Raw data
-.-.-

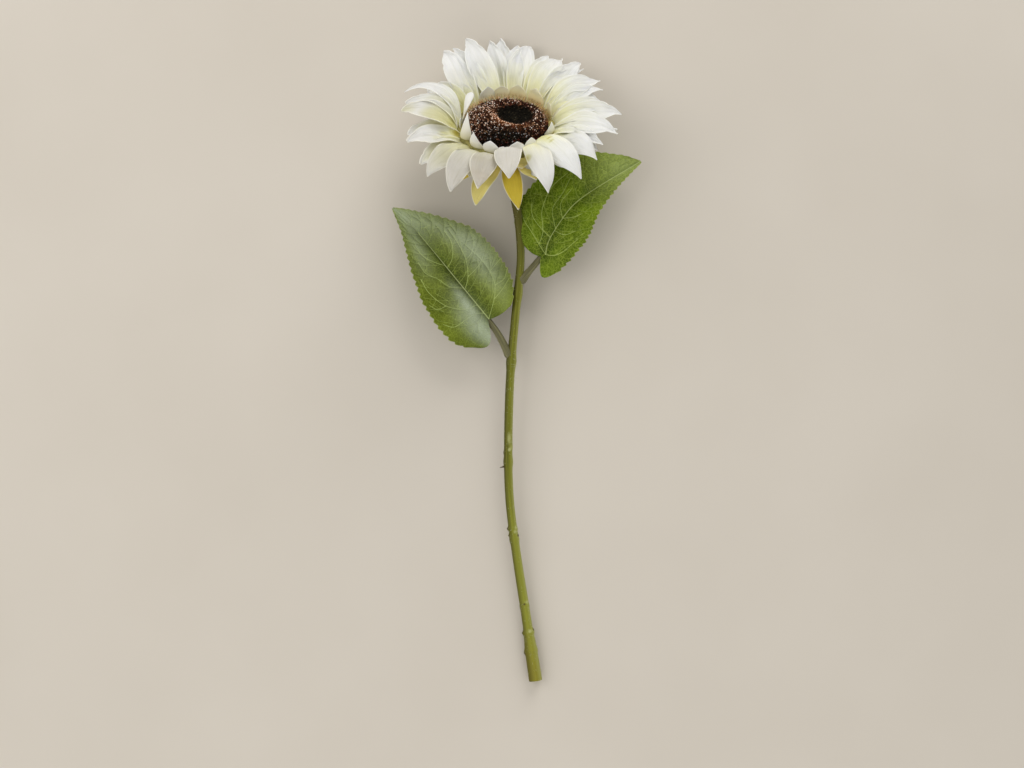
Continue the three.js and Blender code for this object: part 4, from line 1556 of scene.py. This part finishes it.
def inner_finish():
    """Short inner petals: cream, and tan like parchment where the tone is high."""
    f = Finish(
        "inner_petal",
        Roughness=0.5,
        Subsurface_Weight=0.5,
        Subsurface_Radius=(1.0, 0.95, 0.8),
        Subsurface_Scale=0.003,
    )
    flat = f.flat()
    along = f.node("SeparateXYZ", {0: flat}, output=0)
    cream = f.ramp(along, (0.0, (0.7, 0.64, 0.38)), (0.5, (0.88, 0.86, 0.76)), (1.0, (0.9, 0.9, 0.86)))
    tan = f.ramp(
        along,
        (0.0, (0.6, 0.36, 0.13)),
        (0.35, (0.74, 0.56, 0.3)),
        (0.6, (0.78, 0.69, 0.42)),
        (1.0, (0.8, 0.76, 0.54)),
    )
    f.colour(f.mix(f.span(f.attribute("tone"), 0.15, 0.45), cream, tan))
    f.relief(f.noise(flat, 1.0, 3, 0.6, (2, 26, 1)), 0.5, 0.0004)
    return f


def leaf_finish():
    """A leaf: olive green in a shaded and a lit copy as painted light, with a net of pale veins, painted
    shade along the midrib and in its crease, a satin bloom of painted sheen and a thin pale rim.
    """
    f = Finish("leaf_green", Roughness=0.5, Specular_IOR_Level=0.12)
    here = f.here()
    sunny, tip, midrib = f.attribute("sunny"), f.attribute("tip"), f.attribute("midrib")
    patch = f.noise(here, 34, 3, 0.6)
    grain = f.noise(here, 1400, 3, 0.7)
    # Painted light: two copies of one leaf green, shaded and lit, mixed by the sunny number.
    shaded_green = f.ramp(
        patch, (0.3, (0.075, 0.095, 0.003)), (0.5, (0.115, 0.138, 0.007)), (0.7, (0.175, 0.205, 0.02))
    )
    sunny_green = f.ramp(
        patch, (0.32, (0.058, 0.092, 0.001)), (0.5, (0.098, 0.156, 0.001)), (0.68, (0.165, 0.248, 0.003))
    )
    # Painted shade: the green is darker within about 12 mm of the midrib.
    midrib_shade = f.times(f.span(midrib, 1.0, 12.0, 0.85, 0.0), f.math("SUBTRACT", 1.0, tip))
    green = f.layers(
        f.mix(sunny, shaded_green, sunny_green),
        (midrib_shade, (0.44, 0.5, 0.5), "MULTIPLY"),
        (f.times(tip, 0.55), (0.29, 0.34, 0.07)),
        (f.span(grain, 0.4, 0.7, 0.0, 0.35), (0.55, 0.6, 0.5), "MULTIPLY"),
    )
    nudge = f.node("VectorMath", {0: f.noise(here, 260, 2, 0.5, output=1), 3: 0.0022}, operation="SCALE")
    drift = f.node("VectorMath", {0: here, 1: nudge})
    nets = []
    for scale, wide in ((500.0, 0.1), (175.0, 0.06)):
        cell = {"Vector": drift, "Scale": scale, "Randomness": 1.0}
        edge = f.node("TexVoronoi", cell, output="Distance", feature="DISTANCE_TO_EDGE")
        nets.append(f.span(edge, 0.0, wide, 1.0, 0.0))
    fine, cells = nets
    pale = f.mix(0.6, green, (0.42, 0.52, 0.07))
    clear = f.span(sunny, 0.25, 1.0, 0.3, 0.52)
    # Painted shadow in the crease right along the midrib, as deep as the leaf's crease number.
    crease_shadow = f.times(f.span(midrib, 0.4, 1.3, 1.0, 0.0), f.attribute("crease"))
    # Painted sheen: grey-green satin patches where the bloom number is high.
    bloom = f.times(f.attribute("bloom"), f.span(patch, 0.2, 0.8, 0.5, 0.8))
    colour = f.layers(
        green,
        (f.times(fine, clear), pale),
        (f.times(cells, clear), pale),
        (f.span(f.attribute("small"), 0.05, 0.35, 0.65, 0.0), (0.34, 0.42, 0.09)),
        (f.span(f.attribute("main"), 0.1, 0.42, 0.72, 0.0), (0.43, 0.52, 0.15)),
        (crease_shadow, (0.035, 0.04, 0.014)),
        (f.span(midrib, 0.15, 0.6, 0.72, 0.0), (0.47, 0.54, 0.2)),
        (f.times(bloom, f.span(grain, 0.3, 0.7, 1.1, 0.75)), (0.5, 0.57, 0.42)),
        (f.span(f.attribute("edge"), 0.98, 1.0, 0.0, 0.5), (0.5, 0.52, 0.2)),
    )
    f.colour(colour)
    f.relief(f.math("ADD", f.times(fine, -0.3), f.times(cells, -0.5)), 0.4, 0.0006)
    return f


def stalk_finish():
    f = Finish("leaf_stalk", Roughness=0.6, Sheen_Weight=0.1)
    ribs = f.noise(f.flat(), 1.0, 3, 0.6, (3, 24, 1))
    f.colour(f.ramp(ribs, (0.3, (0.05, 0.047, 0.014)), (0.55, (0.12, 0.11, 0.04)), (0.78, (0.32, 0.3, 0.13))))
    f.relief(ribs, 0.4, 0.0004)
    return f


def stem_finish():
    """The stem: ribbed green, yellow at its foot, brown at its neck, with pale and brown knobs, painted shade
    down its left side and painted light down its right.
    """
    f = Finish("stem_green", Roughness=0.5, Specular_IOR_Level=0.2)
    ribs = f.noise(f.flat(), 1.0, 4, 0.6, (8, 30, 1))
    along, knob, turn = f.attribute("along"), f.attribute("knob"), f.attribute("round")
    colour = f.layers(
        f.ramp(ribs, (0.3, (0.085, 0.09, 0.006)), (0.7, (0.22, 0.225, 0.02))),
        (f.span(along, 0.15, 0.45, 0.55, 0.0), (0.3, 0.31, 0.04)),
        (f.span(along, 0.0, 0.12, 0.5, 0.0), (0.22, 0.165, 0.015)),
        # Painted shade on the stem's left side and painted light on its right, by the side each point faces.
        (f.span(turn, -0.9, 0.2, 0.7, 0.0), (0.3, 0.26, 0.12), "MULTIPLY"),
        (f.span(turn, 0.3, 0.9, 0.0, 0.5), (0.4, 0.41, 0.12)),
        (f.span(along, 0.72, 0.9, 0.0, 0.8), (0.075, 0.062, 0.014)),
        (f.span(knob, 0.1, 0.8, 0.0, 0.75), (0.42, 0.43, 0.17)),
        (f.span(knob, -0.7, -0.1, 1.0, 0.0), (0.06, 0.04, 0.015)),
    )
    f.colour(colour)
    f.relief(ribs, 0.4, 0.0004)
    return f


def floret_finish():
    """Dark tubes: brown, redder round the crater, near black in it. Painted shade makes them near black on
    the front slope and up the crater's back wall, and darkens each tube towards its foot.
    """
    f = Finish("floret_brown", Roughness=0.8, Specular_IOR_Level=0.1)
    tint = f.attribute("tint")
    lit = f.ramp(
        tint,
        (0.0, (0.01, 0.004, 0.002)),
        (0.5, (0.028, 0.011, 0.006)),
        (0.8, (0.09, 0.036, 0.018)),
        (1.0, (0.45, 0.25, 0.14)),
    )
    lit = f.mix(f.times(f.attribute("warm"), 0.75), lit, (0.3, 0.1, 0.025))
    # Painted shade: each tube is darker towards its foot, down between the florets, and takes the lit colour
    # at its top.
    tube = f.mix(f.span(f.attribute("up"), 0.6, 1.0), (0.018, 0.007, 0.004), lit)
    dark = f.ramp(
        tint, (0.0, (0.003, 0.002, 0.001)), (0.85, (0.01, 0.008, 0.004)), (1.0, (0.04, 0.03, 0.016))
    )
    # Near black for young florets, and as painted shade on the front slope and the crater's back wall.
    crater_and_shade_dark = f.math("MAXIMUM", f.span(f.attribute("young_and_shaded"), 0.3, 0.7), f.attribute("front"))
    f.colour(f.mix(crater_and_shade_dark, tube, dark))
    return f


def grain_finish():
    """Pale grains of pollen: pinkish on the dome, orange round the crater, grey with painted shade on the
    front slope, dark in the crater and with painted shade up its back wall.
    """
    f = Finish("pollen_grain", Roughness=0.4)
    tint = f.attribute("tint")
    colour = f.layers(
        f.ramp(tint, (0.0, (0.3, 0.14, 0.08)), (0.5, (0.85, 0.58, 0.42)), (0.9, (1.0, 0.95, 0.88))),
        (f.times(f.attribute("warm"), 0.65), (1.0, 0.5, 0.23)),
        # Painted shade: grains on the front slope turn grey to black.
        (f.attribute("front"), f.ramp(tint, (0.0, (0.03, 0.03, 0.03)), (1.0, (0.42, 0.42, 0.42)))),
        (f.span(f.attribute("young_and_shaded"), 0.3, 0.7), (0.05, 0.045, 0.025)),
    )
    f.colour(colour)
    return f


def bristle_finish():
    f = Finish("disc_bristle", Roughness=0.5, Subsurface_Weight=0.5, Subsurface_Scale=0.002)
    tint = f.attribute("tint")
    edge = f.ramp(tint, (0.0, (0.2, 0.08, 0.02)), (0.35, (0.7, 0.46, 0.18)), (1.0, (0.98, 0.88, 0.6)))
    brown = f.ramp(tint, (0.0, (0.012, 0.006, 0.004)), (1.0, (0.08, 0.035, 0.02)))
    f.colour(f.mix(f.attribute("rim"), brown, edge))
    return f


def speckled(name, specks, stops, relief=None, **constants):
    """A finish with specks between two colours, and a fine relief of the same specks."""
    f = Finish(name, **constants)
    speck = f.noise(f.here(), *specks)
    f.colour(f.ramp(speck, *stops))
    if relief:
        f.relief(speck, *relief)
    return f


def calyx_finish():
    green = (0.3, (0.09, 0.13, 0.025)), (0.7, (0.2, 0.26, 0.07))
    return speckled("calyx_green", (160, 4, 0.6), green, (0.4, 0.0006), Roughness=0.6, Sheen_Weight=0.4)


def ring_finish():
    olive = (0.3, (0.14, 0.13, 0.03)), (0.7, (0.36, 0.32, 0.09))
    return speckled("petal_root_ring", (400, 3), olive, (0.3, 0.0005), Roughness=0.7)


def dark_finish():
    brown = (0.3, (0.004, 0.003, 0.002)), (0.8, (0.02, 0.01, 0.006))
    return speckled("disc_depth", (900, 2), brown, Roughness=0.95, Specular_IOR_Level=0.05)


def floor_finish():
    pale = (0.3, (0.565, 0.518, 0.448)), (0.7, (0.593, 0.546, 0.476))
    return speckled("pale_floor", (6, 3), pale, Roughness=0.85)


# Light and floor, in metres. Each lamp has a name, a place, watts and a colour.

LAMPS = [
    ("window", (0.5, 1.6, 0.85), 17.5, (1.0, 0.99, 0.975)),
    ("room", (-1.1, 0.3, 1.1), 8.5, (1.0, 0.985, 0.97)),
    ("front", (0.1, -1.4, 0.8), 9.5, (1.0, 0.99, 0.97)),
]
LAMP_SIZE = 1.2
SKY = {"colour": (1.0, 0.99, 0.97), "strength": 0.52}
FLOOR_SIZE = 6


def area_light(name, place, watts, colour):
    """A square lamp that shines on the bloom."""
    bpy.ops.object.light_add(type="AREA", location=place)
    lamp = bpy.context.object
    lamp.name = name
    lamp.data.size = LAMP_SIZE
    lamp.data.energy = watts
    lamp.data.color = colour
    lamp.rotation_euler = (HEAD_CENTRE - Vector(place)).to_track_quat("-Z", "Y").to_euler()


def light_the_studio():
    world = bpy.data.worlds.new("studio")
    world.use_nodes = True
    sky = world.node_tree.nodes["Background"]
    sky.inputs["Color"].default_value = opaque(SKY["colour"])
    sky.inputs["Strength"].default_value = SKY["strength"]
    bpy.context.scene.world = world
    for name, place, watts, colour in LAMPS:
        area_light(name, place, watts, colour)
    bpy.context.scene.view_settings.view_transform = "Standard"


look_from_above()
light_the_studio()
bpy.ops.mesh.primitive_plane_add(size=FLOOR_SIZE)
floor = added("floor")
dress(floor, floor_finish())

petals = make_petals()
ring = make_ring()
base = disc_base()
florets, pollen = make_florets()
bristles = make_bristles()
calyx = make_calyx()
stem = make_stem()
hairs = stem_hairs()
blades = {name: make_leaf(name, leaf) for name, leaf in LEAVES.items()}
stalks = {name: make_stalk(name, leaf) for name, leaf in LEAVES.items()}
for piece in (calyx, stem, hairs):
    rest_on_floor(piece)

# Each piece with the solid it stands for, its slot and its finish. The disc's pieces come last, since
# they are not smoothed here.
green, brown, cream, parchment = leaf_finish(), stalk_finish(), petal_finish(), inner_finish()
plan = [
    (calyx, "calyx", "calyx", calyx_finish()),
    (stem, "stem", "stem", stem_finish()),
    (hairs, "stem", "stem", Finish("pale_hair", Base_Color=(0.55, 0.56, 0.34, 1), Roughness=0.6)),
]
for name in LEAVES:
    plan += [(blades[name], name, "leaf", green), (stalks[name], name, "leaf", brown)]
for name, piece in petals.items():
    plan.append((piece, "ray_petals", "petal", parchment if name == "inner" else cream))
plan.append((ring, "ray_petals", "petal", ring_finish()))
for row in plan:
    smooth(row[0], SMOOTH_BELOW)
plan += [
    (base, "disc", "disc", dark_finish()),
    (florets, "disc", "disc", floret_finish()),
    (pollen, "disc", "disc", grain_finish()),
    (bristles, "disc", "disc", bristle_finish()),
]
for piece, node, slot, finish in plan:
    dress(piece, finish)
    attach(piece, "root")
    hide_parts(node)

-.-.-

Work instructions
Gather all lines from the listing above in which "piece" occurs.

Result of this task
for piece in (calyx, stem, hairs):
    rest_on_floor(piece)
# Each piece with the solid it stands for, its slot and its finish. The disc's pieces come last, since
for name, piece in petals.items():
    plan.append((piece, "ray_petals", "petal", parchment if name == "inner" else cream))
for piece, node, slot, finish in plan:
    dress(piece, finish)
    attach(piece, "root")